There is a quiet assumption embedded in the way many people approach a home inspection: that it is a checkbox. A step. A requirement to be completed as quickly—and often as cheaply—as possible so the real process can continue.
But that assumption misses something fundamental.
A home is not a transaction. It is an investment—financial, emotional, and structural. And if that is true, then the inspection should not be treated as a formality. It should be treated as protection.
The Problem with “Good Enough”
In many markets, home inspections have drifted toward commoditization. Prices are compared. Turnaround times are measured in hours. Reports are skimmed rather than studied.
On the surface, this seems efficient. But efficiency without depth is a fragile thing.
A low-cost inspection that overlooks context, minimizes explanation, or fails to guide the homeowner beyond the day of the inspection does not actually save money. It defers cost. It shifts risk forward in time, where it becomes harder—and often more expensive—to manage.
The question, then, is not what does an inspection cost?
It is what does it protect you from?
Redefining Value in Home Inspections
When I started this business, the goal was not to compete on price. It was to redefine value.
Value, in this context, is not a longer report for the sake of length. It is clarity. It is context. It is the ability to translate what is observed in a moment into something meaningful for years to come.
A comprehensive inspection should do three things well:
- Reveal the condition of the home as it exists today
- Anticipate how that condition may change over time
- Equip the homeowner to respond intelligently when it does
This requires more than checking systems. It requires understanding them—and communicating that understanding in a way that is both precise and usable.
The Report as a Living Document
Too often, inspection reports are treated as static artifacts—documents that serve their purpose during a negotiation and are then forgotten.
But a well-built report should function differently. It should remain relevant long after the closing.
It should answer questions months later:
- Was this issue already present?
- Is this something that was expected to worsen?
- What was the recommended course of action?
A report should not simply document defects. It should create continuity between the inspection and the homeowner’s future decisions.
Availability as Part of the Service
An inspection does not end when the report is delivered.
In fact, that is often when the most important questions begin.
Homes are complex systems. New owners encounter them in phases—season by season, system by system. Questions arise not because the inspection was insufficient, but because experience deepens understanding.
Being available after the inspection is not an add-on. It is part of the responsibility.
A homeowner should feel that they have not just hired an inspector, but gained a resource—someone who can help interpret the home as it reveals itself over time.
Tools That Extend Beyond the Inspection
If the inspection is the starting point, then the tools provided afterward should extend its usefulness.
Maintenance platforms, repair estimation tools, and organized home documentation systems are not conveniences—they are multipliers. They turn information into action. They reduce friction between identifying a need and addressing it.

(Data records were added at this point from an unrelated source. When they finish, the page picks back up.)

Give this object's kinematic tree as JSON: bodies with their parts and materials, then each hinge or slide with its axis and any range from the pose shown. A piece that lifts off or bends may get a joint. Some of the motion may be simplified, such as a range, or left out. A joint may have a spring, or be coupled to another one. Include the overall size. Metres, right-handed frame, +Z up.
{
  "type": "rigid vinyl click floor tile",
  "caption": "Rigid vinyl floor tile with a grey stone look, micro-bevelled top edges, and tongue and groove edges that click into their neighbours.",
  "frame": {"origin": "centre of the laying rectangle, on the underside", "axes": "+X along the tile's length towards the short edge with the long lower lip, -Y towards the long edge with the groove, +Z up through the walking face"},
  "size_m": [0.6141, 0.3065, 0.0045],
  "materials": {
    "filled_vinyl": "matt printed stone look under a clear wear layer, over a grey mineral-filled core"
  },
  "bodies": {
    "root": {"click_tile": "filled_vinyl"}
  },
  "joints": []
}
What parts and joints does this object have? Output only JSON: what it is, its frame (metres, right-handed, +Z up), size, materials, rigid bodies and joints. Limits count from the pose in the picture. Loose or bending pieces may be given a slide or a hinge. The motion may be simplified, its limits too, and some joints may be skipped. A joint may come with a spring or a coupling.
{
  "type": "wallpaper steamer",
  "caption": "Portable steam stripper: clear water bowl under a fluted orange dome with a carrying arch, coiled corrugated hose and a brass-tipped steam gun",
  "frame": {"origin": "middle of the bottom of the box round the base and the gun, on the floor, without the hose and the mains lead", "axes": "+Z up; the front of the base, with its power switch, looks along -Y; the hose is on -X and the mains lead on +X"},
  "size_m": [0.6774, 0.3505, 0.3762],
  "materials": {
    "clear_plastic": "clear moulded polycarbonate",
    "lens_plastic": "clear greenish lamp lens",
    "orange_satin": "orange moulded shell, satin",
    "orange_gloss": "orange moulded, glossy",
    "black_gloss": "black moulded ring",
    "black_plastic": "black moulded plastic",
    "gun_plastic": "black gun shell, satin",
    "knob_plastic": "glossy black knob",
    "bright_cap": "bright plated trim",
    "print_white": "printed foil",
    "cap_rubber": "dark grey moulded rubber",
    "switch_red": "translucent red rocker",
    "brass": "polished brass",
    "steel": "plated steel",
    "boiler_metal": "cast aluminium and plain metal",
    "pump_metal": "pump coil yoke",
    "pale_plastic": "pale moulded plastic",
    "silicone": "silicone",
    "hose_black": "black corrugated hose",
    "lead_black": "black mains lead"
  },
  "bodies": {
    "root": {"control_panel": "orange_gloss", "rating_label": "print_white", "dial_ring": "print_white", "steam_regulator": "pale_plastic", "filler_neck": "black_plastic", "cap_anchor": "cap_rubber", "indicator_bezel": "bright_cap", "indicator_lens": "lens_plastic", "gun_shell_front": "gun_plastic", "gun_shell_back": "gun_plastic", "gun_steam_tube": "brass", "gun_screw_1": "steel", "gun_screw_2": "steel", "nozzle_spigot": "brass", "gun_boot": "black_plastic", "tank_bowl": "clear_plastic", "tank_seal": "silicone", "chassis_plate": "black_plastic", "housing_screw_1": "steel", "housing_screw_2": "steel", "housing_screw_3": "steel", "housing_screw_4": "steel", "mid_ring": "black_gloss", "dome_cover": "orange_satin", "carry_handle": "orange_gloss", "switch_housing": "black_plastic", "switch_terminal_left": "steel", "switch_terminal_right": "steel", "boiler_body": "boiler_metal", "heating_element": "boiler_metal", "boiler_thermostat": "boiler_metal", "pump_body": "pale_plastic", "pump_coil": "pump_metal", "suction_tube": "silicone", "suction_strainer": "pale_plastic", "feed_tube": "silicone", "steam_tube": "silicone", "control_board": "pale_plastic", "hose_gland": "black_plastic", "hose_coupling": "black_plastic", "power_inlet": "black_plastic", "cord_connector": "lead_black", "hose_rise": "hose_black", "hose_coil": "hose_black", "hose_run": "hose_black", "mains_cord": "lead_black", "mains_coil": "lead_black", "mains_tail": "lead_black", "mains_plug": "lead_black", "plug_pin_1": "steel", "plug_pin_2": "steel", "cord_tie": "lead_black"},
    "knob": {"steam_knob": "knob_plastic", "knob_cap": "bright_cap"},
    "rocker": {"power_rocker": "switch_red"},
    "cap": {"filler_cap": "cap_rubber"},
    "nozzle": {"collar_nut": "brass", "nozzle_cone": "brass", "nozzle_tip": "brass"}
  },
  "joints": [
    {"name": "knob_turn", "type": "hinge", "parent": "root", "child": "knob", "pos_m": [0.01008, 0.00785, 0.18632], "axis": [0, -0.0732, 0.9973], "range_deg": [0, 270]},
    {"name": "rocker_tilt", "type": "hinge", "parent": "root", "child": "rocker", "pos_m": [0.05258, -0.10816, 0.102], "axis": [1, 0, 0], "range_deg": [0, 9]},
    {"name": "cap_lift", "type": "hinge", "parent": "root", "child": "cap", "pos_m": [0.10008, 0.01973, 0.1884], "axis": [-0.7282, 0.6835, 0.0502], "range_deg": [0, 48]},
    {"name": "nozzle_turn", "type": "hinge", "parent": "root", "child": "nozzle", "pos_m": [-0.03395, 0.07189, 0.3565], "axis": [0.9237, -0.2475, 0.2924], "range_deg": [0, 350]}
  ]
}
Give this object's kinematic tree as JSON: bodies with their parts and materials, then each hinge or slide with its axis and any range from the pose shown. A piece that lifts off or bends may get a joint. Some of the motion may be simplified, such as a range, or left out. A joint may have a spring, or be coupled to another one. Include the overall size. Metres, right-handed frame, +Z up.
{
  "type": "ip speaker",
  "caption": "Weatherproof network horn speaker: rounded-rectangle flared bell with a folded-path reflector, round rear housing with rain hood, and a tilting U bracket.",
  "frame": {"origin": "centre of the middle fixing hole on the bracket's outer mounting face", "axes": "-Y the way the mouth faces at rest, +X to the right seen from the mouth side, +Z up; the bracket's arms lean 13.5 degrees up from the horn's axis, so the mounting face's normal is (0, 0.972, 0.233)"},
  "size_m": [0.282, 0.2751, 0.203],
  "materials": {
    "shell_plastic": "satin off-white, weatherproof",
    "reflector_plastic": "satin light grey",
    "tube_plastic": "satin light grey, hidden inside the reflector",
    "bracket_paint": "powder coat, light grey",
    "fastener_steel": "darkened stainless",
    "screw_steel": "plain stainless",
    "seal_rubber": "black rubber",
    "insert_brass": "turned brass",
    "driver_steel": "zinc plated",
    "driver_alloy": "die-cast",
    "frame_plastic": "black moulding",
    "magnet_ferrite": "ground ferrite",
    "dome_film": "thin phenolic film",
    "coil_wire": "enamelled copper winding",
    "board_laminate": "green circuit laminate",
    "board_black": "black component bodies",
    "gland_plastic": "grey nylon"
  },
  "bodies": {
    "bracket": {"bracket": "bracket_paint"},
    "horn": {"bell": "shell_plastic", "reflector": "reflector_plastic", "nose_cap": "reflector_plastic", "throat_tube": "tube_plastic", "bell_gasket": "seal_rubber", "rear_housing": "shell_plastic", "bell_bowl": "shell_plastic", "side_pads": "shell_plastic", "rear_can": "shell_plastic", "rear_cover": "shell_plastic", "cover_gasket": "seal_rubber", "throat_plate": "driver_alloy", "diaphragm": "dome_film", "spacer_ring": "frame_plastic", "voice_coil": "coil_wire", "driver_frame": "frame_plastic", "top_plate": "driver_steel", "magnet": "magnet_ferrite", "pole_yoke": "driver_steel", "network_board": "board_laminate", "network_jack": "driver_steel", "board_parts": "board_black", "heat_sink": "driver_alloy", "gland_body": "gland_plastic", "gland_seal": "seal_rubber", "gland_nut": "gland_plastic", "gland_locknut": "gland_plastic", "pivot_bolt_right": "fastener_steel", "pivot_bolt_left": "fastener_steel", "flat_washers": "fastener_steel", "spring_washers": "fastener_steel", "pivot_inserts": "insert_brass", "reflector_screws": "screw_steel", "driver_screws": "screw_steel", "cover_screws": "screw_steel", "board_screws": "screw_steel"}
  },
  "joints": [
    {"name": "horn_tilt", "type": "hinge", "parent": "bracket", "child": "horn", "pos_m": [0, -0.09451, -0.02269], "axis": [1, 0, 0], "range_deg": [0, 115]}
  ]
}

A home does not stand still. And the value of an inspection should not either.
Shifting the Perspective
When searching for a home inspector, it is easy to default to comparison: price, availability, turnaround.
But a more useful lens might be this:
- Does this inspector help me understand my home, or simply observe it?
- Will this report guide me beyond closing day?
- Will I have support when new questions arise?
Because the reality is simple:
A home inspection is one of the few opportunities to evaluate an entire property before ownership begins. What is gained—or missed—in that window can shape years of ownership.
A Different Standard
The mission is straightforward:
To move the home inspection away from a transactional mindset and toward something more durable. More useful. More aligned with the reality of homeownership.
Comprehensive reporting. Ongoing availability. Tools that continue to add value.
Not because it is different—but because it is necessary.
A home is an investment.
An inspection should be its protection.